Task — Copy out all of the material exactly.

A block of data
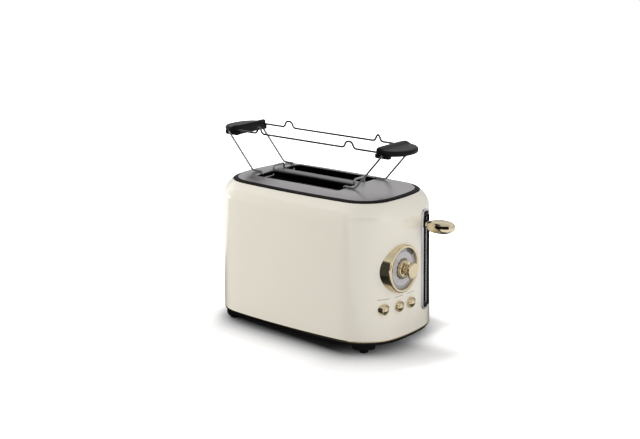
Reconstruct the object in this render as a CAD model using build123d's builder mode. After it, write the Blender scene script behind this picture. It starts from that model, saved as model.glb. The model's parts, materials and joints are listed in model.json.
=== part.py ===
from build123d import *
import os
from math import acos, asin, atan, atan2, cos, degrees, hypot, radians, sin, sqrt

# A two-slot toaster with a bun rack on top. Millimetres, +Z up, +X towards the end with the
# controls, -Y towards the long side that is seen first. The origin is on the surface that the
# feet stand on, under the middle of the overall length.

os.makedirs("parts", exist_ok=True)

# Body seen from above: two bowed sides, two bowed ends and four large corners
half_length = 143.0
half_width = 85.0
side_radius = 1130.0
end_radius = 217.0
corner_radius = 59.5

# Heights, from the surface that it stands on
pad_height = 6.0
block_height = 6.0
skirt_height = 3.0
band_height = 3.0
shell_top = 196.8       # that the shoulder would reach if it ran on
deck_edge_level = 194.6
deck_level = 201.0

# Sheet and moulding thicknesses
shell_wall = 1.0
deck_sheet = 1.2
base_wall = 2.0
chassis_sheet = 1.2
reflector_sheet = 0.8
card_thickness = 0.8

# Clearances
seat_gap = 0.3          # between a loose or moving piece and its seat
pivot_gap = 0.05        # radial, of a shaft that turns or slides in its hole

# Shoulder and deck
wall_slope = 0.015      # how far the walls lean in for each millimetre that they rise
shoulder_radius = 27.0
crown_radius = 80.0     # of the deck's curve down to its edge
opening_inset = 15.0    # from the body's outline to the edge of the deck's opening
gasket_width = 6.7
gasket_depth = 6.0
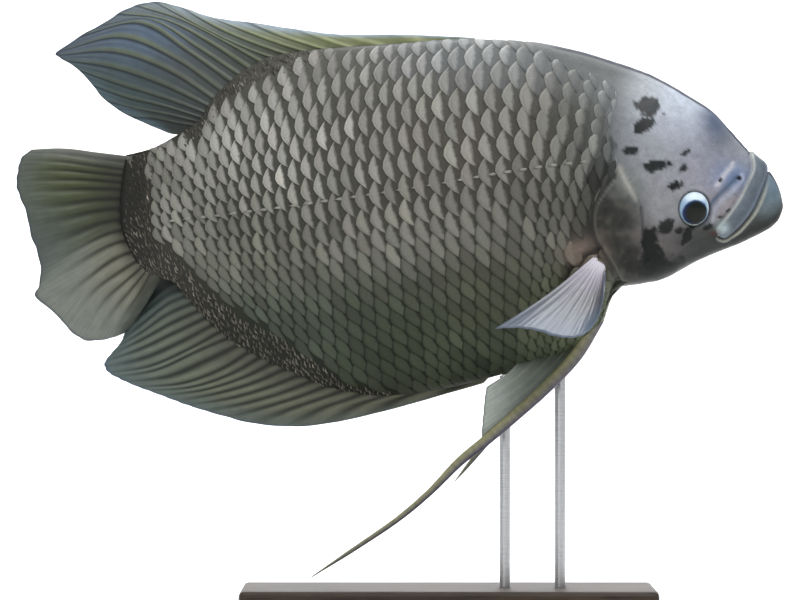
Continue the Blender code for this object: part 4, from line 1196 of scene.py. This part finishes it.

Complete response —
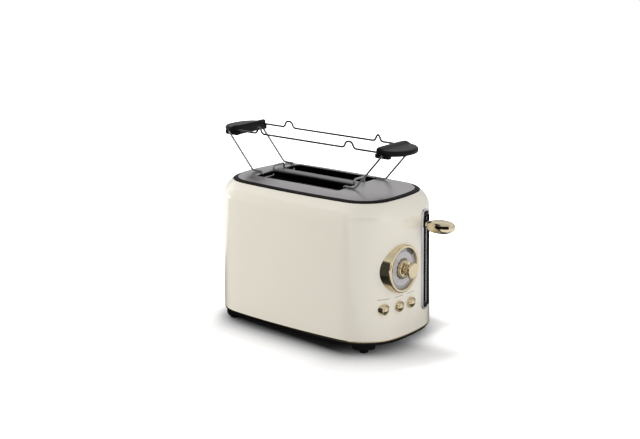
Reconstruct the object in this render as a CAD model using build123d's builder mode. After it, write the Blender scene script behind this picture. It starts from that model, saved as model.glb. The model's parts, materials and joints are listed in model.json.
=== part.py ===
from build123d import *
import os
from math import acos, asin, atan, atan2, cos, degrees, hypot, radians, sin, sqrt

# A two-slot toaster with a bun rack on top. Millimetres, +Z up, +X towards the end with the
# controls, -Y towards the long side that is seen first. The origin is on the surface that the
# feet stand on, under the middle of the overall length.

os.makedirs("parts", exist_ok=True)

# Body seen from above: two bowed sides, two bowed ends and four large corners
half_length = 143.0
half_width = 85.0
side_radius = 1130.0
end_radius = 217.0
corner_radius = 59.5

# Heights, from the surface that it stands on
pad_height = 6.0
block_height = 6.0
skirt_height = 3.0
band_height = 3.0
shell_top = 196.8       # that the shoulder would reach if it ran on
deck_edge_level = 194.6
deck_level = 201.0

# Sheet and moulding thicknesses
shell_wall = 1.0
deck_sheet = 1.2
base_wall = 2.0
chassis_sheet = 1.2
reflector_sheet = 0.8
card_thickness = 0.8

# Clearances
seat_gap = 0.3          # between a loose or moving piece and its seat
pivot_gap = 0.05        # radial, of a shaft that turns or slides in its hole

# Shoulder and deck
wall_slope = 0.015      # how far the walls lean in for each millimetre that they rise
shoulder_radius = 27.0
crown_radius = 80.0     # of the deck's curve down to its edge
opening_inset = 15.0    # from the body's outline to the edge of the deck's opening
gasket_width = 6.7
gasket_depth = 6.0
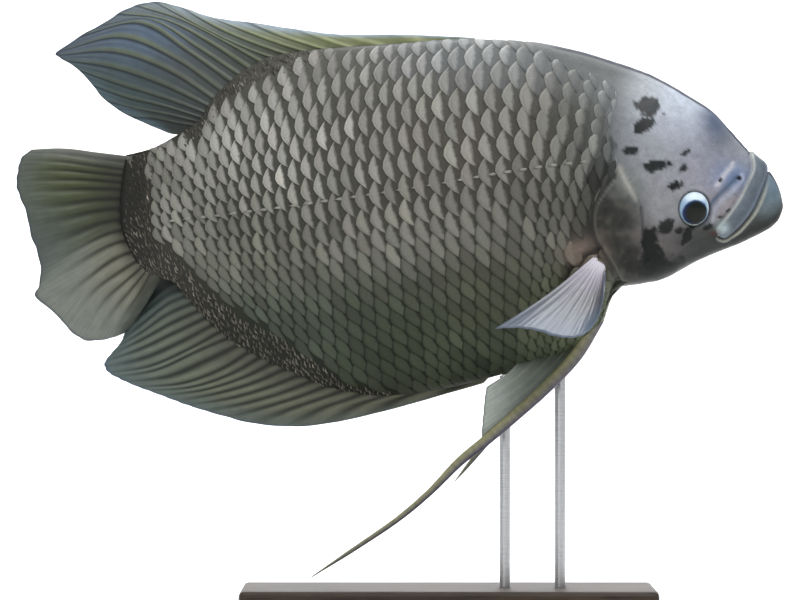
Continue the Blender code for this object: part 4, from line 1196 of scene.py. This part finishes it.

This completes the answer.